(dissenting).
I agree that the ordinary intersectional automobile collision case presents questions of fact on the issues of negligence and contributory negligence; but I believe the present case is an exception to the general rule and that the trial court was required to rule that plaintiff’s own testimony established contributory negligence on her part as a matter of law. Taking this view, I am not concerned with the question of the defendant’s negligence.
According to plaintiff’s own testimony she was traveling at 25 miles an hour and reduced her speed to 18 or 20 miles an hour as she approached the intersection, and looked both ways and saw no approaching traffic ; as she entered the intersection she saw defendant’s automobile approaching on her right about 30 or 40 feet away “coming’ fast”; she did not apply her brakes or change her direction or speed, but proceeded across the intersection because she thought she “was safe.”
In short, plaintiff saw defendant’s automobile 30 or 40 feet away, coming at a fast rate, and made no effort whatever to avoid the collision, placing the whole burden of preventing the accident on defendant. The driver of an automobile is under a duty to use reasonable care for his or her own safety, and in my judgment plaintiff’s testimony established beyond question that she failed to use such care. I would affirm.

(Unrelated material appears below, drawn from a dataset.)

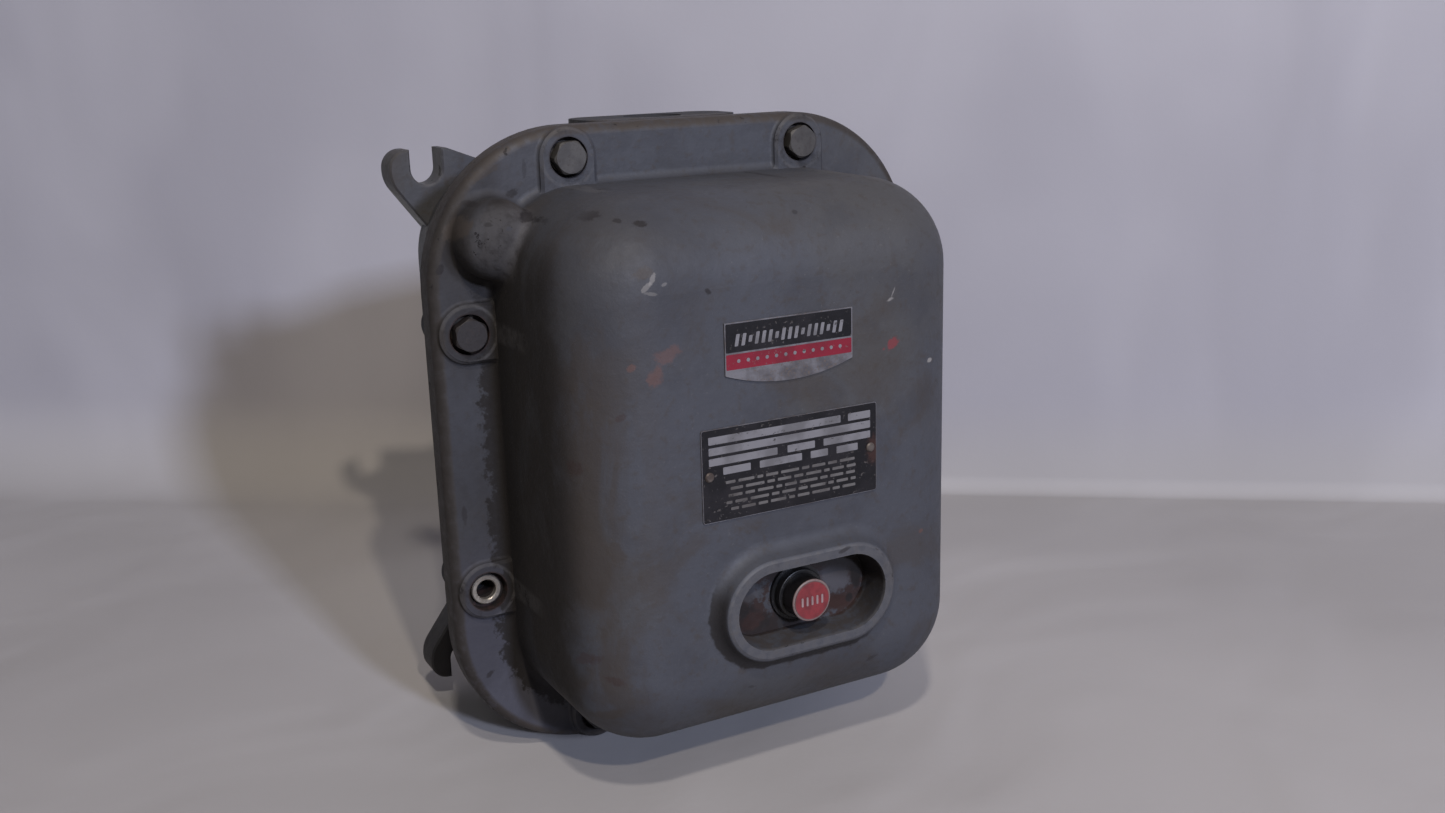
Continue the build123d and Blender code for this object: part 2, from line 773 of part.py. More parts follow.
def arc_cover():
    front = arc_front_y - arc_cover_t
    cover = block(0, contactor_z, contactor_w, 2 * (terminal_z - 8), arc_front_y, front, 3)
    way_w = 2 * (pole_pitch + bridge_w) + 2
    way_h = 2 * (tongue_half_z + 2 * crosshead_gap)
    return cover - block(0, contactor_z, way_w, way_h, arc_front_y + 1, front - 1)


def fixed_contact(x, side):
    """A terminal strip on the chamber floor with a tip under the bridge."""
    mid_z = contactor_z + side * (strip_inner_z + strip_outer_z) / 2
    length = strip_outer_z - strip_inner_z
    hole_z = contactor_z + side * terminal_z
    strip = block(x, mid_z, strip_w, length, chamber_floor_y, strip_front_y)
    hole = rod(x, hole_z, screw_r + hole_clearance, chamber_floor_y + 1, strip_front_y - 1)
    return strip - hole + rod(x, contactor_z + side * tip_z, tip_r, strip_front_y, fixed_tip_y)


def terminal_screw(x, side):
    """The two load screws over the heaters also clamp the load straps."""
    strapped = side < 0 and x != 0
    seat_y = strip_front_y - strap_t if strapped else strip_front_y
    return pan_screw(x, contactor_z + side * terminal_z, screw_l, seat_y)


def strap_leaf(x, z_top, z_low, y_back, y_front):
    return block(x, (z_top + z_low) / 2, strap_w, z_top - z_low, y_back, y_front)


def load_strap(side):
    """A bent strap from a load terminal down to the heater below it."""
    x = side * (pole_pitch + heater_x) / 2
    terminal_low_z = contactor_z - terminal_z
    step_y = relay_front_y - 1
    recess_top_z = relay_z + heater_h / 2 + 1
    foot_z = recess_top_z - 0.2
    upper_z = relay_z + heater_screw_z
    top = strap_leaf(x, terminal_low_z + 5, strap_drop_z, strip_front_y, strip_front_y - strap_t)
    back = strap_leaf(x, strap_drop_z + strap_t, strap_drop_z, step_y, strip_front_y)
    fall = strap_leaf(x, strap_drop_z + strap_t, foot_z - strap_t, step_y, step_y - strap_t)
    entry = strap_leaf(x, foot_z, foot_z - strap_t, heater_front_y, step_y)
    foot = strap_leaf(x, foot_z, upper_z - 5, heater_front_y, heater_front_y - strap_t)
    strap = union([top, back, fall, entry, foot])
    strap = strap - rod(side * pole_pitch, terminal_low_z, screw_r + hole_clearance, step_y, arc_front_y)
    return strap - rod(side * heater_x, upper_z, screw_r + hole_clearance, 0, step_y - 3)


def relay_block():
    """The moulded overload block: a heater recess each side of the trip channel."""
    moulded = block(0, relay_z, relay_w, relay_h, panel_front_y, relay_front_y, 3)
    channel_h = channel_high_z - channel_low_z
    channel_z = (channel_high_z + channel_low_z) / 2
    channel_w = 2 * channel_half_w
    over = relay_front_y - 1
    moulded = moulded - block(well_x, channel_z, channel_w, channel_h, channel_floor_y, over)
    for side in (-1, 1):
        x = side * heater_x
        floor = heater_front_y + heater_t
        moulded = moulded - block(x, relay_z, heater_w + 2, heater_h + 2, floor, over, 1)
        for end in (-1, 1):
            z = relay_z + end * heater_screw_z
            moulded = moulded - rod(x, z, screw_r + tap_fit, floor + screw_l, relay_front_y)
        foot = block(side * relay_foot_x, relay_z, foot_w, foot_h, panel_front_y, panel_front_y - ear_t, 3)
        hole = rod(side * relay_foot_x, relay_z, screw_r + hole_clearance, 0, relay_front_y)
        moulded = moulded + foot - hole
    pin_hole = Cylinder(pivot_pin_r + tap_fit, channel_w + 12, rotation=(0, 90, 0))
    moulded = moulded - Pos(well_x, lever_pivot_y, lever_pivot_z) * pin_hole
    post = block(well_x, lever_contact_z, 6, 6, channel_floor_y + 1, fixed_button_y)
    return moulded + post


def heater(side):
    """A heater strip with its winding pot, screwed down at both ends."""
    x = side * heater_x
    seat = heater_front_y + heater_t
    strip = block(x, relay_z, heater_w, heater_h, seat, heater_front_y, 1)
    for end in (-1, 1):
        z = relay_z + end * heater_screw_z
        strip = strip - rod(x, z, screw_r + hole_clearance, seat + 1, heater_front_y - 1)
    return strip + rod(x, relay_z, heater_pot_r, heater_front_y, heater_front_y - heater_pot_l)


def heater_screw(side, end):
    """The upper screws also clamp the load straps."""
    seat_y = heater_front_y - strap_t if end > 0 else heater_front_y
    return pan_screw(side * heater_x, relay_z + end * heater_screw_z, screw_l, seat_y)


def reset_rod():
    """The rod that carries the button's push to the trip lever."""
    shaft = rod(well_x, well_z, rod_r, rod_tail_y, stem_end_y + spring_gap)
    collar_back = bracket_front_y - rod_spring_l
    collar = rod(well_x, well_z, rod_collar_r, collar_back, collar_back - rod_collar_t)
    stop_back = bracket_front_y + bracket_t + spring_gap + rod_collar_t
    stop = rod(well_x, well_z, rod_collar_r - 1, stop_back, stop_back - rod_collar_t)
    return shaft + collar + stop


def rod_spring():
    coil_r = rod_r + wire_r + 0.7
    return spring(well_x, well_z, coil_r, bracket_front_y, bracket_front_y - rod_spring_l)


def rod_bracket():
    """A bent steel bridge over the trip channel that guides the rod."""
    back = bracket_front_y + bracket_t
    height = 2 * bracket_half_h
    bracket = block(well_x, well_z, 2 * bracket_half_w, height, back, bracket_front_y)
    for side in (-1, 1):
        leg_x = well_x + side * (bracket_half_w - bracket_t / 2)
        foot_x = well_x + side * (bracket_half_w - bracket_t)
        bracket = bracket + block(leg_x, well_z, bracket_t, height, relay_front_y, back)
        foot_back = relay_front_y - bracket_t
        bracket = bracket + block(foot_x, well_z, 2 * bracket_t, height, relay_front_y, foot_back)
    return bracket - rod(well_x, well_z, rod_r + fit_gap, back + 1, bracket_front_y - 1)


def trip_lever():
    """A bell crank: the rod pushes the upper arm, the lower arm carries the control contact."""
    top_z = well_z + 4
    low_z = lever_contact_z - 3
    arm = Pos(0, 0, (top_z + low_z) / 2 - lever_pivot_z) * Box(lever_w, lever_t, top_z - low_z)
    hub = Cylinder(lever_hub_r, lever_w, rotation=(0, 90, 0))
    bore = Cylinder(pivot_pin_r + fit_gap, lever_w + 2, rotation=(0, 90, 0))
    return Pos(well_x, lever_pivot_y, lever_pivot_z) * (hub + arm - bore)


def lever_pin():
    pin = Cylinder(pivot_pin_r, 2 * channel_half_w + 10, rotation=(0, 90, 0))
    return Pos(well_x, lever_pivot_y, lever_pivot_z) * pin


def overload_contacts():
    """The fixed control contact on its post, and the moving one on the lever."""
    moving_y = lever_pivot_y + lever_t / 2
    moving = rod(well_x, lever_contact_z, 2.2, moving_y + 1, moving_y)
    fixed = rod(well_x, lever_contact_z, 2.6, fixed_button_y, fixed_button_y - 2)
    return fixed, moving



def write(name, shapes):
    shapes = shapes if isinstance(shapes, list) else [shapes]
    solids = [solid for shape in shapes for solid in shape.solids()]
    whole = solids[0] if len(solids) == 1 else Compound(children=solids)
    export_step(whole, f"parts/{name}.step")
    print(name, len(solids), all(solid.is_valid for solid in solids))


os.makedirs("parts", exist_ok=True)
write("cover_casting", cover_casting())
write("base_casting", base_casting())
missing = (-bolt_side_x, -bolt_side_z)
screws = zip(top_bolts() + side_bolts(), bolt_turns)
write("cover_bolts", [hex_bolt(*at, turn) for at, turn in screws if at != missing])
write("bolt_collars", [bolt_collar(x, z) for x, z in top_bolts() + side_bolts()])
write("data_plate", data_plate())
write("badge_plate", badge_plate())
write("plate_pins", [plate_pin(-1), plate_pin(1)])
write("reset_button", reset_button())
write("reset_disc", reset_disc())
write("reset_guide", reset_guide())
write("reset_nut", reset_nut())
write("reset_clip", reset_clip())
write("reset_spring", reset_spring())
write("mounting_panel", mounting_panel())
write("panel_screws", [pan_screw(x, z, screw_l, panel_front_y) for x, z in panel_points()])
write("contactor_tray", contactor_tray())
write("contactor_screws", [foot_screw(x, z) for x, z in ear_points()])
write("magnet_core", magnet_core())
write("coil_bobbin", coil_bobbin())
write("coil_winding", coil_winding())
write("armature", armature())
write("contact_carrier", contact_carrier())
write("contact_bridges", [contact_bridge(x) for x in poles])
write("contact_springs", [contact_spring(x) for x in poles])
write("kickout_springs", [kickout_spring(side) for side in (-1, 1)])
write("arc_housing", arc_housing())
write("arc_cover", arc_cover())
write("fixed_contacts", [fixed_contact(x, side) for x in poles for side in (-1, 1)])
write("terminal_screws", [terminal_screw(x, side) for x in poles for side in (-1, 1)])
write("relay_block", relay_block())
write("relay_screws", [foot_screw(x, z) for x, z in relay_points()])
write("heaters", [heater(side) for side in (-1, 1)])
write("heater_screws", [heater_screw(side, end) for side in (-1, 1) for end in (-1, 1)])
write("load_straps", [load_strap(side) for side in (-1, 1)])
write("reset_rod", reset_rod())
write("rod_spring", rod_spring())
write("rod_bracket", rod_bracket())
write("trip_lever", trip_lever())
write("lever_pin", lever_pin())
fixed, moving = overload_contacts()
write("control_contact_fixed", fixed)
write("control_contact_moving", moving)
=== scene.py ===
import json
import math

import bmesh
import bpy
from mathutils import Euler, Matrix, Vector


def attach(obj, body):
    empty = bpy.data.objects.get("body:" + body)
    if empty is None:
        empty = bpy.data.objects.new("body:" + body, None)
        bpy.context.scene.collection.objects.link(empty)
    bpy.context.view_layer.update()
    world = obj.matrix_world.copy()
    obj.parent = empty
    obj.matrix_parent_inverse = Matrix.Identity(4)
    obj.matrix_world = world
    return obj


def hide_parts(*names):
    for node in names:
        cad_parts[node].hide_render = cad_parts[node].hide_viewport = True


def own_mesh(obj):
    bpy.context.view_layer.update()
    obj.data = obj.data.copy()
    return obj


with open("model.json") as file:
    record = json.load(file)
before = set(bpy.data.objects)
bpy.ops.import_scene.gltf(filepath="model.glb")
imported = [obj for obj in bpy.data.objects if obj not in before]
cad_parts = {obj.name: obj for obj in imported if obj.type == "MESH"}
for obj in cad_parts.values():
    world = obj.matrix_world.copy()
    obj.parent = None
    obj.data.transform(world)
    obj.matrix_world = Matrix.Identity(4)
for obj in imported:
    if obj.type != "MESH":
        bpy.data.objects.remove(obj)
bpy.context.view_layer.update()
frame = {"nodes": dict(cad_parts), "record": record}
nodes = frame["nodes"]
scene = bpy.context.scene
mm = 0.001
print("frame loaded,", len(nodes), "parts")

# where the camera stands, its turn in degrees, its lens and sensor in millimetres
camera = {"at": (-0.27625, -0.62113, 0.16542), "turn": (75.485, 1.610, -28.773), "lens": 35.59,
          "sensor": 36.0, "nearest": 0.01}


def makeCamera():
    data = bpy.data.cameras.new("mainCamera")
    data.lens = camera["lens"]
    data.sensor_fit = "HORIZONTAL"
    data.sensor_width = camera["sensor"]
    data.clip_start = camera["nearest"]
    eye = bpy.data.objects.new("mainCamera", data)
    eye.location = camera["at"]
    eye.rotation_euler = [math.radians(angle) for angle in camera["turn"]]
    scene.collection.objects.link(eye)
    scene.camera = eye


makeCamera()
scene.view_settings.view_transform = "Standard"
print("camera set")


def tint(red, green, blue):
    # screen values 0 to 255 to linear light
    def linear(value):
        value /= 255
        return value / 12.92 if value <= 0.04045 else ((value + 0.055) / 1.055) ** 2.4

    return (linear(red), linear(green), linear(blue), 1.0)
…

One further point requires comment. Coupled with the motion for judgment n. o. v. was a motion in the alternative for a new trial. The trial court should have acted on both motions and it appears that it did so act, granting the motion for new trial in the event the judgment n. o. v. was reversed, but by later order struck out the reference to its previous action on the motion for new trial. As the record now stands no action has been taken on the motion for new trial. If the judgment n. o. v. is to be reversed, it should be with direction to the trial court to consider and act upon the motion for new trial.1
. See Crusade v. Capital Transit Co., D.C.Mun.App., 63 A.2d 878, 8 A.L.R.2d 229; Cox v. Pennsylvania Railroad Company, D.C.Mun.App., 120 A.2d 214; Reading v. Faucon, D.C.Mun.App., 134 A.2d 376; Ackerhalt v. Smith, D.C.Mun.App., 141 A.2d 187.